I received an iPhone as a Christmas gift from my wife, and after a couple of weeks of using it, I can safely say that it lives up to all of the hype that you have heard. From the effortless web browsing experience to the very effective email and calendaring applications, it’s all there.

Because I had to make the switch from my old provider to AT&T, we decided to move my wife’s plan to AT&T as well so that we could see some cost savings. They are currently running a special on smart phones, and we thought that it would be a good time for her to trade up to either a Blackberry or Samsung Blackjack II. After looking at the phones yesterday, it became obvious just how far ahead of the pack Apple is in regards to the user interface with the iPhone. Windows Mobile 6 and the Blackberry can’t hold a candle to the slickness and ease of use of the iPhone’s interface.

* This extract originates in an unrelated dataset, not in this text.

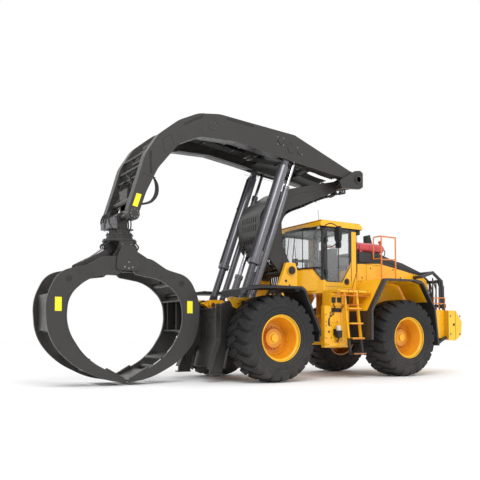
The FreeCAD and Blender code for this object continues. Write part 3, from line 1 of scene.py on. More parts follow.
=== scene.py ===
import bpy
import bmesh
import json
import math
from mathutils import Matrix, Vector


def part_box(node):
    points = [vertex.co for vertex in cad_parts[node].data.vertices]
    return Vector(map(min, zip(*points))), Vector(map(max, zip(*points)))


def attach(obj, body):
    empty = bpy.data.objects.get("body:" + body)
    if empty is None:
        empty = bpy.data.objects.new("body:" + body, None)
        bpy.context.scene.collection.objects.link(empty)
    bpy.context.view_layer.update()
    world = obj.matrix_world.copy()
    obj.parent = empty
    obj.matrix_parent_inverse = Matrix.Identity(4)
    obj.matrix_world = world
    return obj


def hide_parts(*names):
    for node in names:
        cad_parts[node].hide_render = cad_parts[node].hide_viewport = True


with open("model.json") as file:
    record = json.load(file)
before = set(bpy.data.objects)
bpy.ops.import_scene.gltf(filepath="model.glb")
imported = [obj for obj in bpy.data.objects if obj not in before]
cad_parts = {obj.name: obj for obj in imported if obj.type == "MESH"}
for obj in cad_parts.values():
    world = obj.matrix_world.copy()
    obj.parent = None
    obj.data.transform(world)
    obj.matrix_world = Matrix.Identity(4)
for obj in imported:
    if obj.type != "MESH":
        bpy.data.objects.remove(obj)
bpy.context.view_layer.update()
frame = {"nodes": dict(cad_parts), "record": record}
NODES = frame["nodes"]

# Places are written in millimetres from the articulation pin, as the part lays them out.
# The pin through the boom's tip tells how far the part was moved along X.
TIP_X, TIP_Z = 4550, 3170
pin_low, pin_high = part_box("tip_pin")
SHIFT = (pin_low[0] + pin_high[0]) / 2 - TIP_X / 1000.0

ARM_PIVOT_X, ARM_PIVOT_Z = 830, 2330
ELBOW_X, ELBOW_Z = -930, 4500
LIFT_FOOT, LIFT_HEAD = Vector((2160, 610, 1580)), Vector((930, 610, 4930))
ASSIST_FOOT, ASSIST_HEAD = Vector((1930, 610, 1580)), Vector((700, 610, 4920))
SIDES = (1, -1)
FORWARD, OUTWARD, UPWARD = Vector((1, 0, 0)), Vector((0, 1, 0)), Vector((0, 0, 1))


def at(x, y, z):
    return Vector((x / 1000.0 + SHIFT, y / 1000.0, z / 1000.0))


def name_of(side):
    return "left" if side > 0 else "right"


# ------------------------------------------------------------- camera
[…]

The iPhone might not have every feature that other smart phone manufacturers have, but it delivers extremely well on the promises that it makes. How does it do that? Through an effective, intuitive user interface. If people can effortlessly use technology, they will. Technology must be an extension of logical, normal thought, or folk simply will not use it.

AT&T’s smart phone sales ends in a couple of weeks, and we are trying to talk ourselves out of getting another iPhone. If we don’t get another iPhone, my wife has decided to forego a lesser smart phone.